* **Exercise objective**:
Take the records below from their first line to the line with "pan with drafted", and restate those lines word for word.
··· Records provided ···
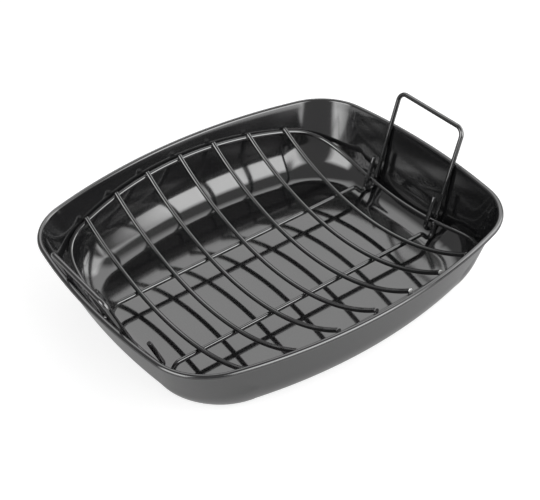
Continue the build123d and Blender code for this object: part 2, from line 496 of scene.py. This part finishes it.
@dataclass
class PanBody:
    """Pressed pan with drafted walls and a rim rolled round a stiffening wire, sizes in millimetres."""

    finish: bpy.types.Material
    steel: bpy.types.Material
    rim: BowedOutline = field(default_factory=lambda: BowedOutline(210.0, 182.5, 720.0, 535.0, 66.0))
    rim_height: float = 77.4
    bead_radius: float = 2.85
    sheet: float = 1.0
    draft: float = math.radians(17.0)
    base_corner_radius: float = 77.5
    base_edge_radius: float = 36.5
    side_stretch: float = 10.0
    sideways_from: float = 0.2
    sideways_over: float = 0.55
    join_play: float = 0.001
    outside_play: float = 0.4
    around: tuple[int, int, int] = (26, 44, 34)
    floor_start: float = 0.04
    floor_power: float = 0.8
    floor_steps: int = 12
    bend_steps: int = 26
    wall_steps: int = 14
    bead_steps: int = 44
    hollow_sides: int = 16

    def wall_inset(self, depth: float, height: float) -> float:
        """How far a face of the drafted wall lies inside the rim's centre line."""
        at_bead = (self.bead_radius - self.sheet + depth) / math.cos(self.draft)
        return at_bead + (self.rim_height - height) * math.tan(self.draft)

    def rim_x(self, y: float) -> float:
        """X of the rim's centre line on the bowed end."""
        return self.rim.half_length - self.rim.end_radius + math.sqrt(self.rim.end_radius**2 - y**2)

    def floor_curve(self, y: float) -> np.ndarray:
        """Centre of the curve between floor and end wall, as X and Z at a given Y."""
        flat = self.wall_inset(0, 0) + self.base_edge_radius * math.tan((math.pi / 2 - self.draft) / 2)
        return np.array([self.rim_x(y) - flat, self.base_edge_radius])

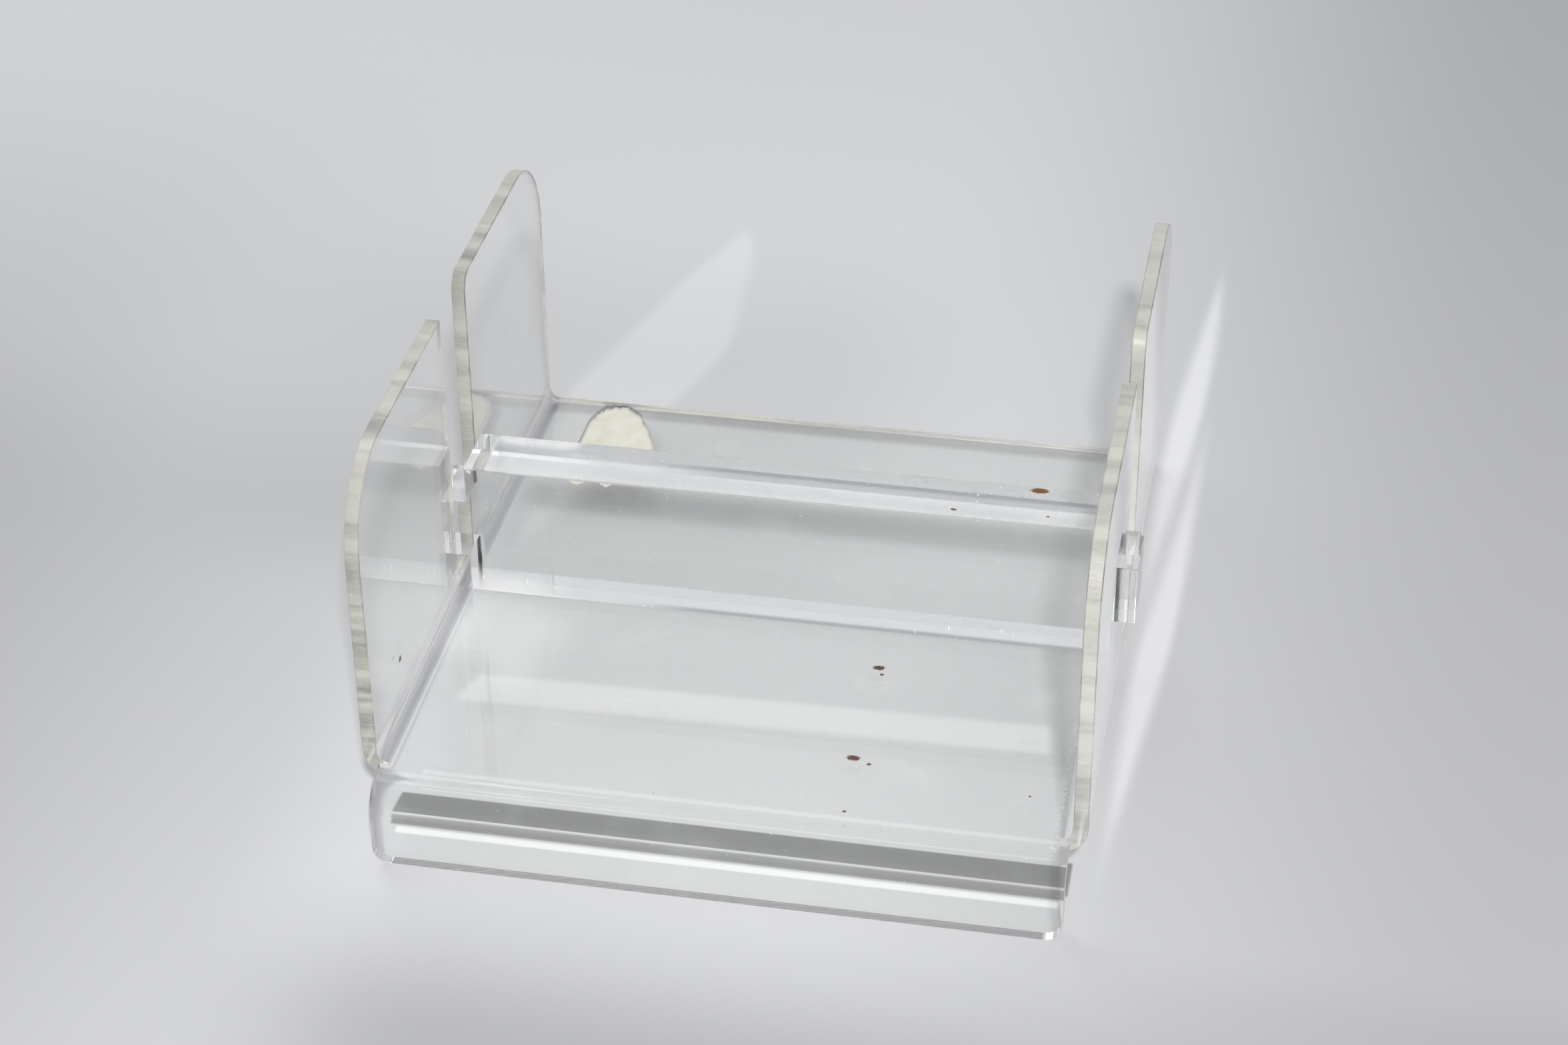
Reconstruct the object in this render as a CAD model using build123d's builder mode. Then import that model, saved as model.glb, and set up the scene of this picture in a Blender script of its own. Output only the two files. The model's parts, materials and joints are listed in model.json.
···
* **Result**:
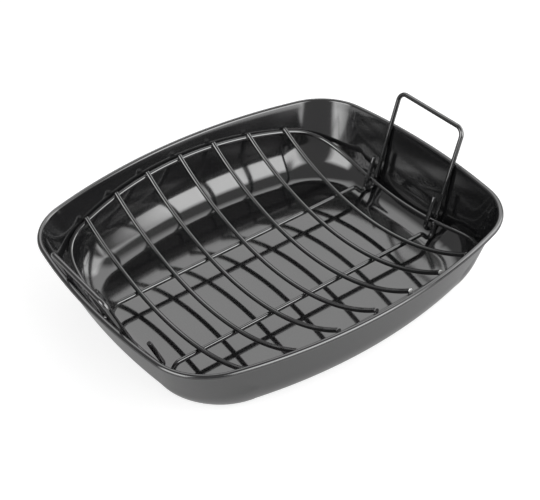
Continue the build123d and Blender code for this object: part 2, from line 496 of scene.py. This part finishes it.
@dataclass
class PanBody:
    """Pressed pan with drafted walls and a rim rolled round a stiffening wire, sizes in millimetres."""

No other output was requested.